▼▼▼

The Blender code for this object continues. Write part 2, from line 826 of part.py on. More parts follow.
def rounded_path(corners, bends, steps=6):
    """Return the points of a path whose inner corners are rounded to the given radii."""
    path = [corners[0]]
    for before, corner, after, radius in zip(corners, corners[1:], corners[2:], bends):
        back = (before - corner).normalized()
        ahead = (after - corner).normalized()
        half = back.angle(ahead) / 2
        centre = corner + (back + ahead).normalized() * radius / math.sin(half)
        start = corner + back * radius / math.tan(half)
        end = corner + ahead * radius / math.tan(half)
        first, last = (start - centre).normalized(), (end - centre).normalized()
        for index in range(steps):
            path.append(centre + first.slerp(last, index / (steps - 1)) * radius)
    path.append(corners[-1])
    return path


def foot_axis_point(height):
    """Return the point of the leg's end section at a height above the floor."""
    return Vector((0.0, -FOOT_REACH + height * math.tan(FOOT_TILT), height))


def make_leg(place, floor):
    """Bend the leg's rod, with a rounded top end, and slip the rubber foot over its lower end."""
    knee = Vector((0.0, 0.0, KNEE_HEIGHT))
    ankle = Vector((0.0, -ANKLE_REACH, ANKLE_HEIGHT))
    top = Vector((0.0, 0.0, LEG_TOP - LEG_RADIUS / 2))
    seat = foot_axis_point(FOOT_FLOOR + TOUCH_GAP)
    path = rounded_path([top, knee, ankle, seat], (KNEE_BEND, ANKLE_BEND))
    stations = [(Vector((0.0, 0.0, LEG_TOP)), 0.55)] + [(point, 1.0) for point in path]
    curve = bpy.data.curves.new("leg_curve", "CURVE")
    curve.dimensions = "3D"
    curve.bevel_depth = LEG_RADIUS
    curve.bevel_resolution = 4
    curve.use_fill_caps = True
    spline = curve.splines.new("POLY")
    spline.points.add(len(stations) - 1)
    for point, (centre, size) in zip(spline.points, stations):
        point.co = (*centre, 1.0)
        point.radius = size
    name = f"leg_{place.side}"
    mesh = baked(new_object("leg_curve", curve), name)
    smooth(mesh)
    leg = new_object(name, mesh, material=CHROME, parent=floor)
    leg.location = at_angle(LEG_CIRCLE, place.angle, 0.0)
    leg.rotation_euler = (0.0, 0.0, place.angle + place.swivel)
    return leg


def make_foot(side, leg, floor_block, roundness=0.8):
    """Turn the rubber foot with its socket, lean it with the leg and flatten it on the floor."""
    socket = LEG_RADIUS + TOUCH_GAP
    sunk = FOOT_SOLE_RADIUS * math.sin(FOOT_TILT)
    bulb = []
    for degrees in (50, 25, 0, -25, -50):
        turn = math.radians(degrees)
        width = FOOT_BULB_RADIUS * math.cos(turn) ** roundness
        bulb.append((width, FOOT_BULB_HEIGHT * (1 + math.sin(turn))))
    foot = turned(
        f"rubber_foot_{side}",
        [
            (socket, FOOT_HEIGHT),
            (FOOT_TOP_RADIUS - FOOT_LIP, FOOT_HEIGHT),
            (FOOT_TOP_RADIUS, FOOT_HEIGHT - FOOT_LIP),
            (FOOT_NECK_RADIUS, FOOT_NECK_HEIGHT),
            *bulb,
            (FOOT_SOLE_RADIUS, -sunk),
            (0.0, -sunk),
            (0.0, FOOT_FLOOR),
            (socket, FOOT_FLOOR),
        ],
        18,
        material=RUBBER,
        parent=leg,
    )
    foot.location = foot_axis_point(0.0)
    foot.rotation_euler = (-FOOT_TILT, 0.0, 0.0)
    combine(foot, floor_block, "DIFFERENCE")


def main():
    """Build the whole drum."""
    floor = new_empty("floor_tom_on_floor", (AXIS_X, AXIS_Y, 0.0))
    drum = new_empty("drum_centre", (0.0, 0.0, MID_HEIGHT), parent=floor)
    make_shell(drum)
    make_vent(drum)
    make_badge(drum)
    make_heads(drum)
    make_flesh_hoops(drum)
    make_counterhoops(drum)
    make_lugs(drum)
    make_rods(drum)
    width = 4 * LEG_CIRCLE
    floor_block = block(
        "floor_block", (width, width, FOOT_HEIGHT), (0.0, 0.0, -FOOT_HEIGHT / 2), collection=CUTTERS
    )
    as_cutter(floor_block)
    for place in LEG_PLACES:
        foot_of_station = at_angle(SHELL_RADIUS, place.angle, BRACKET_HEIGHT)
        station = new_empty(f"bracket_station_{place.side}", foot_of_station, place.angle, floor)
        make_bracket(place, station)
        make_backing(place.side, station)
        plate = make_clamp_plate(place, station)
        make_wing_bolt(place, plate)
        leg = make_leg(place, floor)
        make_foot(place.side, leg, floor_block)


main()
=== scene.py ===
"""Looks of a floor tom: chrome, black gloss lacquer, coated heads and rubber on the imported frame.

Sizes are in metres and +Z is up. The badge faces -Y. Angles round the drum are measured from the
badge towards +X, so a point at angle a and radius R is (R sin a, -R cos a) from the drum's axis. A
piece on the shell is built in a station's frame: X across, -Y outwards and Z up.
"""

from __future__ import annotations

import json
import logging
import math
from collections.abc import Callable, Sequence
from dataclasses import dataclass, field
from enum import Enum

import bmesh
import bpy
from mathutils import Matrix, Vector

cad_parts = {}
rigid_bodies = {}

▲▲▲
▼▼▼

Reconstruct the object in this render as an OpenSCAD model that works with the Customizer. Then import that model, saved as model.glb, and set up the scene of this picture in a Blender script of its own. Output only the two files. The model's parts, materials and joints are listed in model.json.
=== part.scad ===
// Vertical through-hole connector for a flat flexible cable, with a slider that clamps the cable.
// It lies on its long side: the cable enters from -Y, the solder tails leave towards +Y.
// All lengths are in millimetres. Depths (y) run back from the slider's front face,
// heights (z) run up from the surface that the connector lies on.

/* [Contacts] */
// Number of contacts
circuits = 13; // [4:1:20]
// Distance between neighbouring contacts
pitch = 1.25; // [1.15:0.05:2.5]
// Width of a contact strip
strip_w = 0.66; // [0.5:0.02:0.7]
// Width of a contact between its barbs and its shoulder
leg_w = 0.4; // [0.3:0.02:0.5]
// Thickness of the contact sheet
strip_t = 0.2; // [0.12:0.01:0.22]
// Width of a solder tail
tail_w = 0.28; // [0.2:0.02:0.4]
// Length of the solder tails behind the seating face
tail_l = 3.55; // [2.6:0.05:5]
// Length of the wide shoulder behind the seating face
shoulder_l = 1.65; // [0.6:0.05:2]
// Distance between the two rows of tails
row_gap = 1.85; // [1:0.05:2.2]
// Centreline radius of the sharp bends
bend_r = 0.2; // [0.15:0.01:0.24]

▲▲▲

Set task: In the listing above, find the line with "for place in" and the line with "the imported frame.", then print exactly those lines and every line between them.

Solution below:
    for place in LEG_PLACES:
        foot_of_station = at_angle(SHELL_RADIUS, place.angle, BRACKET_HEIGHT)
        station = new_empty(f"bracket_station_{place.side}", foot_of_station, place.angle, floor)
        make_bracket(place, station)
        make_backing(place.side, station)
        plate = make_clamp_plate(place, station)
        make_wing_bolt(place, plate)
        leg = make_leg(place, floor)
        make_foot(place.side, leg, floor_block)


main()
=== scene.py ===
"""Looks of a floor tom: chrome, black gloss lacquer, coated heads and rubber on the imported frame.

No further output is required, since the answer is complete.